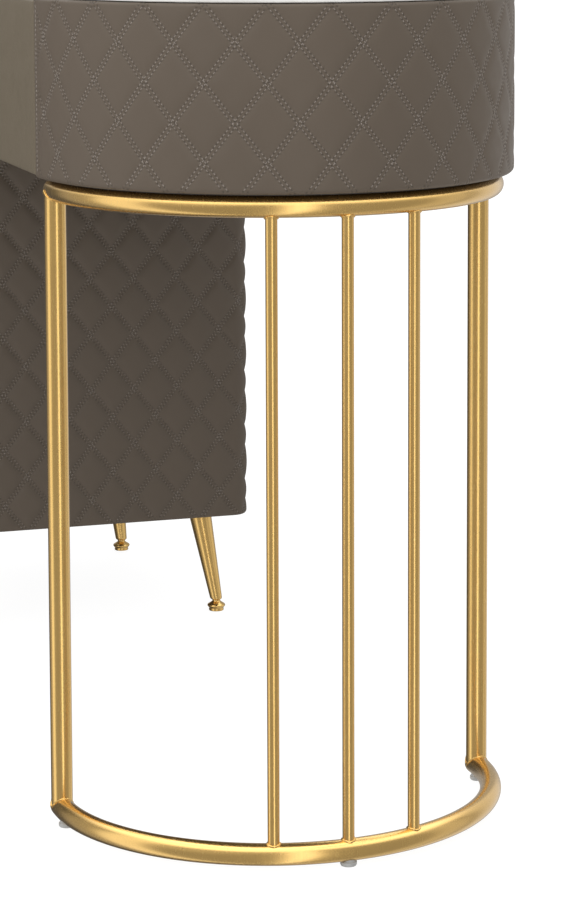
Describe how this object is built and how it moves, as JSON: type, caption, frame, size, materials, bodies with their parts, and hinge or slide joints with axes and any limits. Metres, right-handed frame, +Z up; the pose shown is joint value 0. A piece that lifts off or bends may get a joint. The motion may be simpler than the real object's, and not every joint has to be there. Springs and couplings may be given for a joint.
{
  "type": "vanity table with mirror",
  "caption": "Vanity table with a quilted leather half-round end on a brass tube frame, a drawer cabinet on splayed legs and a round tilting mirror.",
  "frame": {"origin": "on the floor under the middle of the desk's length and depth", "axes": "+Z up, -Y towards the person who sits at the table, +X towards the half-round end"},
  "size_m": [1.35, 0.45, 1.385],
  "materials": {
    "quilted_leather": "satin leather, diamond quilting with double rows of light stitches",
    "smooth_leather": "satin leather, fine grain",
    "satin_brass": "satin",
    "white_stone": "polished, white",
    "plywood": "dark stained veneer",
    "drawer_wood": "oiled ash",
    "runner_steel": "zinc plated",
    "glide_plastic": "matt grey",
    "mirror_glass": "silvered",
    "mirror_backing": "leather-faced sheet"
  },
  "bodies": {
    "table": {"quilted_band": "quilted_leather", "cabinet_quilted_cover": "quilted_leather", "upper_ring": "satin_brass", "lower_ring": "satin_brass", "front_post": "satin_brass", "back_post": "satin_brass", "frame_bar_1": "satin_brass", "frame_bar_2": "satin_brass", "frame_bar_3": "satin_brass", "cabinet_leg_front_left": "satin_brass", "cabinet_leg_front_left_tip": "satin_brass", "cabinet_leg_front_right": "satin_brass", "cabinet_leg_front_right_tip": "satin_brass", "cabinet_leg_back_left": "satin_brass", "cabinet_leg_back_left_tip": "satin_brass", "cabinet_leg_back_right": "satin_brass", "cabinet_leg_back_right_tip": "satin_brass", "mirror_base": "satin_brass", "top_slab": "white_stone", "desk_bottom_board": "plywood", "desk_top_board": "plywood", "round_end_core": "plywood", "desk_back_board": "plywood", "left_end_board": "plywood", "middle_divider": "plywood", "right_divider": "plywood", "cabinet_bottom_board": "plywood", "cabinet_top_board": "plywood", "cabinet_back_board": "plywood", "cabinet_left_side": "plywood", "cabinet_right_side": "plywood", "desk_drawer_left_runner_left": "runner_steel", "desk_drawer_left_runner_right": "runner_steel", "desk_drawer_right_runner_left": "runner_steel", "desk_drawer_right_runner_right": "runner_steel", "cabinet_drawer_lower_runner_left": "runner_steel", "cabinet_drawer_lower_runner_right": "runner_steel", "cabinet_drawer_upper_runner_left": "runner_steel", "cabinet_drawer_upper_runner_right": "runner_steel", "ring_glide_front": "glide_plastic", "ring_glide_middle": "glide_plastic", "ring_glide_back": "glide_plastic"},
    "desk_drawer_left": {"desk_drawer_left_front": "smooth_leather", "desk_drawer_left_box": "drawer_wood"},
    "desk_drawer_right": {"desk_drawer_right_front": "smooth_leather", "desk_drawer_right_box": "drawer_wood"},
    "cabinet_drawer_lower": {"cabinet_drawer_lower_front": "smooth_leather", "cabinet_drawer_lower_box": "drawer_wood", "cabinet_drawer_lower_knob": "satin_brass"},
    "cabinet_drawer_upper": {"cabinet_drawer_upper_front": "smooth_leather", "cabinet_drawer_upper_box": "drawer_wood", "cabinet_drawer_upper_knob": "satin_brass"},
    "mirror_fork": {"mirror_stand": "satin_brass"},
    "mirror_head": {"mirror_frame": "satin_brass", "mirror_glass": "mirror_glass", "mirror_back": "mirror_backing", "mirror_knob_left": "satin_brass", "mirror_knob_right": "satin_brass"}
  },
  "joints": [
    {"name": "desk_drawer_left_slide", "type": "slide", "parent": "table", "child": "desk_drawer_left", "axis": [0, -1, 0], "range_m": [0, 0.28]},
    {"name": "desk_drawer_right_slide", "type": "slide", "parent": "table", "child": "desk_drawer_right", "axis": [0, -1, 0], "range_m": [0, 0.28]},
    {"name": "cabinet_drawer_lower_slide", "type": "slide", "parent": "table", "child": "cabinet_drawer_lower", "axis": [0, -1, 0], "range_m": [0, 0.25]},
    {"name": "cabinet_drawer_upper_slide", "type": "slide", "parent": "table", "child": "cabinet_drawer_upper", "axis": [0, -1, 0], "range_m": [0, 0.25]},
    {"name": "mirror_swivel", "type": "hinge", "parent": "table", "child": "mirror_fork", "pos_m": [0.1, 0.125, 0.79], "axis": [0, 0, 1], "range_deg": [-60, 60]},
    {"name": "mirror_tilt", "type": "hinge", "parent": "mirror_fork", "child": "mirror_head", "pos_m": [0.1, 0.125, 1.13], "axis": [1, 0, 0], "range_deg": [-25, 40]}
  ]
}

**YOUR OBJECTIVE:** Make an exact copy of the listing, including every line.

**ANSWER IN FULL:**
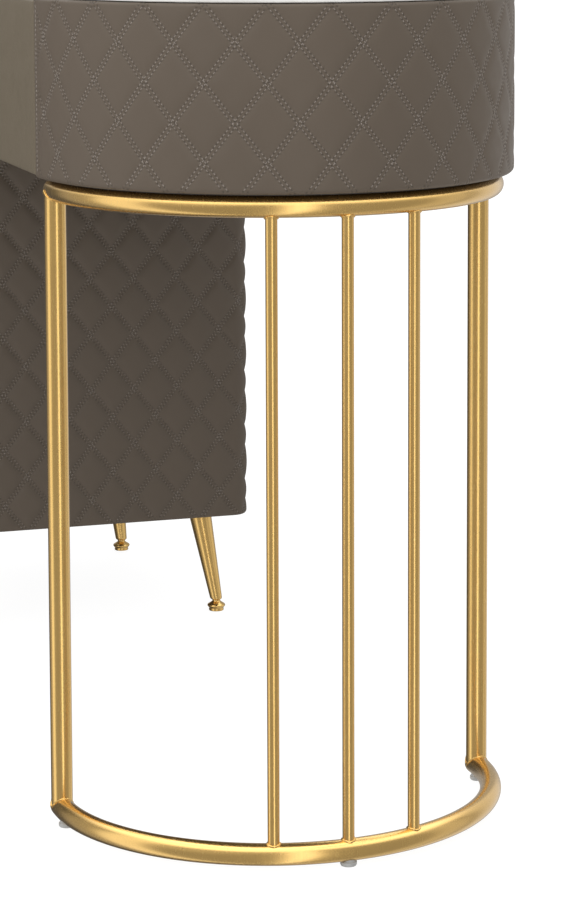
Describe how this object is built and how it moves, as JSON: type, caption, frame, size, materials, bodies with their parts, and hinge or slide joints with axes and any limits. Metres, right-handed frame, +Z up; the pose shown is joint value 0. A piece that lifts off or bends may get a joint. The motion may be simpler than the real object's, and not every joint has to be there. Springs and couplings may be given for a joint.
{
  "type": "vanity table with mirror",
  "caption": "Vanity table with a quilted leather half-round end on a brass tube frame, a drawer cabinet on splayed legs and a round tilting mirror.",
  "frame": {"origin": "on the floor under the middle of the desk's length and depth", "axes": "+Z up, -Y towards the person who sits at the table, +X towards the half-round end"},
  "size_m": [1.35, 0.45, 1.385],
  "materials": {
    "quilted_leather": "satin leather, diamond quilting with double rows of light stitches",
    "smooth_leather": "satin leather, fine grain",
    "satin_brass": "satin",
    "white_stone": "polished, white",
    "plywood": "dark stained veneer",
    "drawer_wood": "oiled ash",
    "runner_steel": "zinc plated",
    "glide_plastic": "matt grey",
    "mirror_glass": "silvered",
    "mirror_backing": "leather-faced sheet"
  },
  "bodies": {
    "table": {"quilted_band": "quilted_leather", "cabinet_quilted_cover": "quilted_leather", "upper_ring": "satin_brass", "lower_ring": "satin_brass", "front_post": "satin_brass", "back_post": "satin_brass", "frame_bar_1": "satin_brass", "frame_bar_2": "satin_brass", "frame_bar_3": "satin_brass", "cabinet_leg_front_left": "satin_brass", "cabinet_leg_front_left_tip": "satin_brass", "cabinet_leg_front_right": "satin_brass", "cabinet_leg_front_right_tip": "satin_brass", "cabinet_leg_back_left": "satin_brass", "cabinet_leg_back_left_tip": "satin_brass", "cabinet_leg_back_right": "satin_brass", "cabinet_leg_back_right_tip": "satin_brass", "mirror_base": "satin_brass", "top_slab": "white_stone", "desk_bottom_board": "plywood", "desk_top_board": "plywood", "round_end_core": "plywood", "desk_back_board": "plywood", "left_end_board": "plywood", "middle_divider": "plywood", "right_divider": "plywood", "cabinet_bottom_board": "plywood", "cabinet_top_board": "plywood", "cabinet_back_board": "plywood", "cabinet_left_side": "plywood", "cabinet_right_side": "plywood", "desk_drawer_left_runner_left": "runner_steel", "desk_drawer_left_runner_right": "runner_steel", "desk_drawer_right_runner_left": "runner_steel", "desk_drawer_right_runner_right": "runner_steel", "cabinet_drawer_lower_runner_left": "runner_steel", "cabinet_drawer_lower_runner_right": "runner_steel", "cabinet_drawer_upper_runner_left": "runner_steel", "cabinet_drawer_upper_runner_right": "runner_steel", "ring_glide_front": "glide_plastic", "ring_glide_middle": "glide_plastic", "ring_glide_back": "glide_plastic"},
    "desk_drawer_left": {"desk_drawer_left_front": "smooth_leather", "desk_drawer_left_box": "drawer_wood"},
    "desk_drawer_right": {"desk_drawer_right_front": "smooth_leather", "desk_drawer_right_box": "drawer_wood"},
    "cabinet_drawer_lower": {"cabinet_drawer_lower_front": "smooth_leather", "cabinet_drawer_lower_box": "drawer_wood", "cabinet_drawer_lower_knob": "satin_brass"},
    "cabinet_drawer_upper": {"cabinet_drawer_upper_front": "smooth_leather", "cabinet_drawer_upper_box": "drawer_wood", "cabinet_drawer_upper_knob": "satin_brass"},
    "mirror_fork": {"mirror_stand": "satin_brass"},
    "mirror_head": {"mirror_frame": "satin_brass", "mirror_glass": "mirror_glass", "mirror_back": "mirror_backing", "mirror_knob_left": "satin_brass", "mirror_knob_right": "satin_brass"}
  },
  "joints": [
    {"name": "desk_drawer_left_slide", "type": "slide", "parent": "table", "child": "desk_drawer_left", "axis": [0, -1, 0], "range_m": [0, 0.28]},
    {"name": "desk_drawer_right_slide", "type": "slide", "parent": "table", "child": "desk_drawer_right", "axis": [0, -1, 0], "range_m": [0, 0.28]},
    {"name": "cabinet_drawer_lower_slide", "type": "slide", "parent": "table", "child": "cabinet_drawer_lower", "axis": [0, -1, 0], "range_m": [0, 0.25]},
    {"name": "cabinet_drawer_upper_slide", "type": "slide", "parent": "table", "child": "cabinet_drawer_upper", "axis": [0, -1, 0], "range_m": [0, 0.25]},
    {"name": "mirror_swivel", "type": "hinge", "parent": "table", "child": "mirror_fork", "pos_m": [0.1, 0.125, 0.79], "axis": [0, 0, 1], "range_deg": [-60, 60]},
    {"name": "mirror_tilt", "type": "hinge", "parent": "mirror_fork", "child": "mirror_head", "pos_m": [0.1, 0.125, 1.13], "axis": [1, 0, 0], "range_deg": [-25, 40]}
  ]
}